Copy out the data below verbatim.

--- begin ---

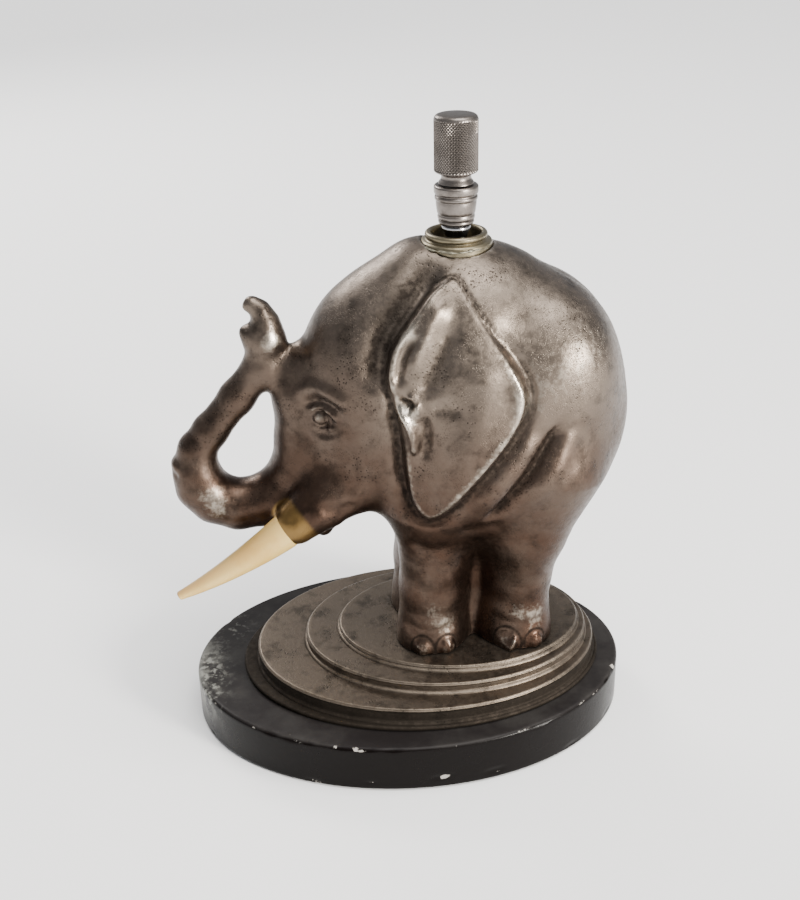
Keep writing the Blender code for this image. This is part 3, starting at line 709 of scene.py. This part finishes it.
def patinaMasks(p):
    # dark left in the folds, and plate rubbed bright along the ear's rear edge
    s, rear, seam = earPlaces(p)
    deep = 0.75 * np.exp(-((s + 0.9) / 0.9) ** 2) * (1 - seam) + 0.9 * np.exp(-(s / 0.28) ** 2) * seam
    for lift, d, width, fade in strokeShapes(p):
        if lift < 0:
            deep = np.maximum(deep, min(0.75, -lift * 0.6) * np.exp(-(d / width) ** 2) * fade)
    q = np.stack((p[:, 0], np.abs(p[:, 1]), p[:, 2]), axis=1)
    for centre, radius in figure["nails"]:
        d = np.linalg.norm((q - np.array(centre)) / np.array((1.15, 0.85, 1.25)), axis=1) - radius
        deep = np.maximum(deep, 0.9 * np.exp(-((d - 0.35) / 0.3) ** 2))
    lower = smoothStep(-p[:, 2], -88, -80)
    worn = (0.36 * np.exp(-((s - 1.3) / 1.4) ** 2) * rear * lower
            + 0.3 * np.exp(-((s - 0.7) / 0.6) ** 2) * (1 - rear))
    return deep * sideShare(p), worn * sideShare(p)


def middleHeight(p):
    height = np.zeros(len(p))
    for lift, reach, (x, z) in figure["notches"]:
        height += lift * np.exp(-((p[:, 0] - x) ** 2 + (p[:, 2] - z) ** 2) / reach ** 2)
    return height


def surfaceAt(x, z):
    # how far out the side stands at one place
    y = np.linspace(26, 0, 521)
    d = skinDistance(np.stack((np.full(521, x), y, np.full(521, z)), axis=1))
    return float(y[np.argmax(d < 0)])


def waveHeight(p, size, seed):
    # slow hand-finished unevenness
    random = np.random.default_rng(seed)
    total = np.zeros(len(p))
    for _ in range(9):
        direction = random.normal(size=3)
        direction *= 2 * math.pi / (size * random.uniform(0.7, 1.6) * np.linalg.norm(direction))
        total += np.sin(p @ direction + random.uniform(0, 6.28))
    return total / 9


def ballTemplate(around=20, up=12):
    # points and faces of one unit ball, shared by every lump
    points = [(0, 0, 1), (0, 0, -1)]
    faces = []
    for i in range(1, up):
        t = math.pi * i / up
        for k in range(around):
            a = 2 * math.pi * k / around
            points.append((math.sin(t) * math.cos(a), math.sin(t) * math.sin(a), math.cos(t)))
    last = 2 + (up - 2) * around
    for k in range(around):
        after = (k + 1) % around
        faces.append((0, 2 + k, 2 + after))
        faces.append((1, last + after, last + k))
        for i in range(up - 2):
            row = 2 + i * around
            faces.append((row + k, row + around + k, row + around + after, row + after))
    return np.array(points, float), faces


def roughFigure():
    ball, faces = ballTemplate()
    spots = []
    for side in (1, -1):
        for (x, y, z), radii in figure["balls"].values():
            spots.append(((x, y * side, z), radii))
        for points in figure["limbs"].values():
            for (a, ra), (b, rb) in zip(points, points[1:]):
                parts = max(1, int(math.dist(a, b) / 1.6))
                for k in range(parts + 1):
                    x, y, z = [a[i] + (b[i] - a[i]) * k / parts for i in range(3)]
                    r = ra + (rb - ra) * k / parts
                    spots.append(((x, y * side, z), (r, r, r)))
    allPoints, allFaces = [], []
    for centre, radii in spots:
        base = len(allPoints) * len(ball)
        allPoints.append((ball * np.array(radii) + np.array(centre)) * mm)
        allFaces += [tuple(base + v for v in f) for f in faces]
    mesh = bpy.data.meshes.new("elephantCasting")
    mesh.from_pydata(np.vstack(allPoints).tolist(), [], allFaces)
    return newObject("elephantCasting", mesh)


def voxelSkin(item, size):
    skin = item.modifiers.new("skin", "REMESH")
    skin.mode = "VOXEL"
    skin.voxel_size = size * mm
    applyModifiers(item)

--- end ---

--- RESULT ---
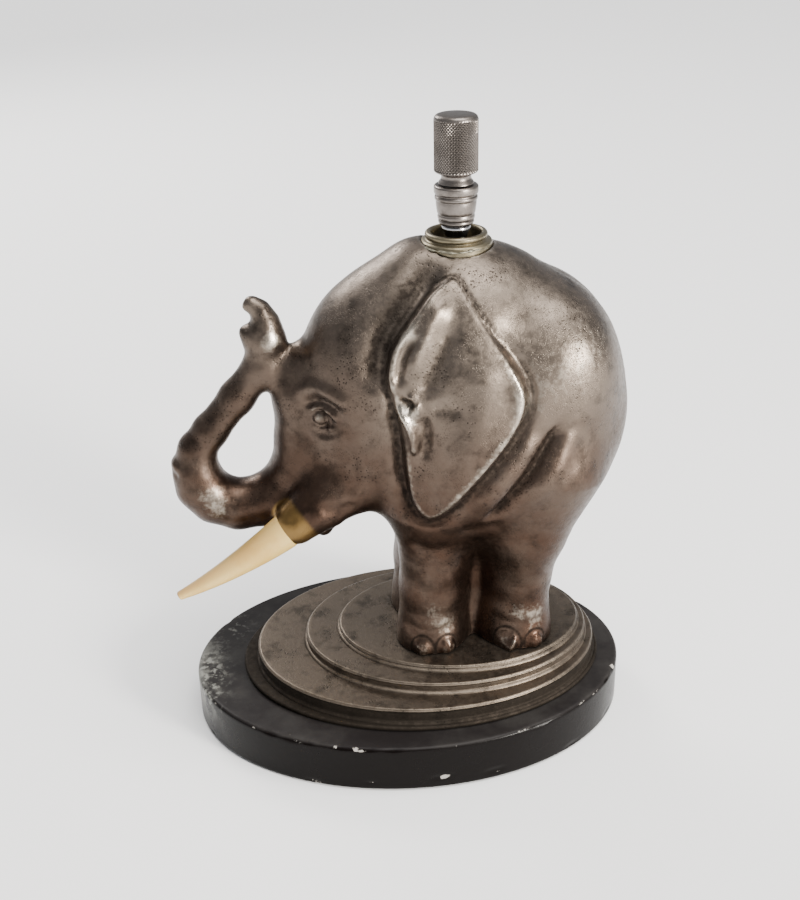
Keep writing the Blender code for this image. This is part 3, starting at line 709 of scene.py. This part finishes it.
def patinaMasks(p):
    # dark left in the folds, and plate rubbed bright along the ear's rear edge
    s, rear, seam = earPlaces(p)
    deep = 0.75 * np.exp(-((s + 0.9) / 0.9) ** 2) * (1 - seam) + 0.9 * np.exp(-(s / 0.28) ** 2) * seam
    for lift, d, width, fade in strokeShapes(p):
        if lift < 0:
            deep = np.maximum(deep, min(0.75, -lift * 0.6) * np.exp(-(d / width) ** 2) * fade)
    q = np.stack((p[:, 0], np.abs(p[:, 1]), p[:, 2]), axis=1)
    for centre, radius in figure["nails"]:
        d = np.linalg.norm((q - np.array(centre)) / np.array((1.15, 0.85, 1.25)), axis=1) - radius
        deep = np.maximum(deep, 0.9 * np.exp(-((d - 0.35) / 0.3) ** 2))
    lower = smoothStep(-p[:, 2], -88, -80)
    worn = (0.36 * np.exp(-((s - 1.3) / 1.4) ** 2) * rear * lower
            + 0.3 * np.exp(-((s - 0.7) / 0.6) ** 2) * (1 - rear))
    return deep * sideShare(p), worn * sideShare(p)


def middleHeight(p):
    height = np.zeros(len(p))
    for lift, reach, (x, z) in figure["notches"]:
        height += lift * np.exp(-((p[:, 0] - x) ** 2 + (p[:, 2] - z) ** 2) / reach ** 2)
    return height


def surfaceAt(x, z):
    # how far out the side stands at one place
    y = np.linspace(26, 0, 521)
    d = skinDistance(np.stack((np.full(521, x), y, np.full(521, z)), axis=1))
    return float(y[np.argmax(d < 0)])


def waveHeight(p, size, seed):
    # slow hand-finished unevenness
    random = np.random.default_rng(seed)
    total = np.zeros(len(p))
    for _ in range(9):
        direction = random.normal(size=3)
        direction *= 2 * math.pi / (size * random.uniform(0.7, 1.6) * np.linalg.norm(direction))
        total += np.sin(p @ direction + random.uniform(0, 6.28))
    return total / 9


def ballTemplate(around=20, up=12):
    # points and faces of one unit ball, shared by every lump
    points = [(0, 0, 1), (0, 0, -1)]
    faces = []
    for i in range(1, up):
        t = math.pi * i / up
        for k in range(around):
            a = 2 * math.pi * k / around
            points.append((math.sin(t) * math.cos(a), math.sin(t) * math.sin(a), math.cos(t)))
    last = 2 + (up - 2) * around
    for k in range(around):
        after = (k + 1) % around
        faces.append((0, 2 + k, 2 + after))
        faces.append((1, last + after, last + k))
        for i in range(up - 2):
            row = 2 + i * around
            faces.append((row + k, row + around + k, row + around + after, row + after))
    return np.array(points, float), faces


def roughFigure():
    ball, faces = ballTemplate()
    spots = []
    for side in (1, -1):
        for (x, y, z), radii in figure["balls"].values():
            spots.append(((x, y * side, z), radii))
        for points in figure["limbs"].values():
            for (a, ra), (b, rb) in zip(points, points[1:]):
                parts = max(1, int(math.dist(a, b) / 1.6))
                for k in range(parts + 1):
                    x, y, z = [a[i] + (b[i] - a[i]) * k / parts for i in range(3)]
                    r = ra + (rb - ra) * k / parts
                    spots.append(((x, y * side, z), (r, r, r)))
    allPoints, allFaces = [], []
    for centre, radii in spots:
        base = len(allPoints) * len(ball)
        allPoints.append((ball * np.array(radii) + np.array(centre)) * mm)
        allFaces += [tuple(base + v for v in f) for f in faces]
    mesh = bpy.data.meshes.new("elephantCasting")
    mesh.from_pydata(np.vstack(allPoints).tolist(), [], allFaces)
    return newObject("elephantCasting", mesh)


def voxelSkin(item, size):
    skin = item.modifiers.new("skin", "REMESH")
    skin.mode = "VOXEL"
    skin.voxel_size = size * mm
    applyModifiers(item)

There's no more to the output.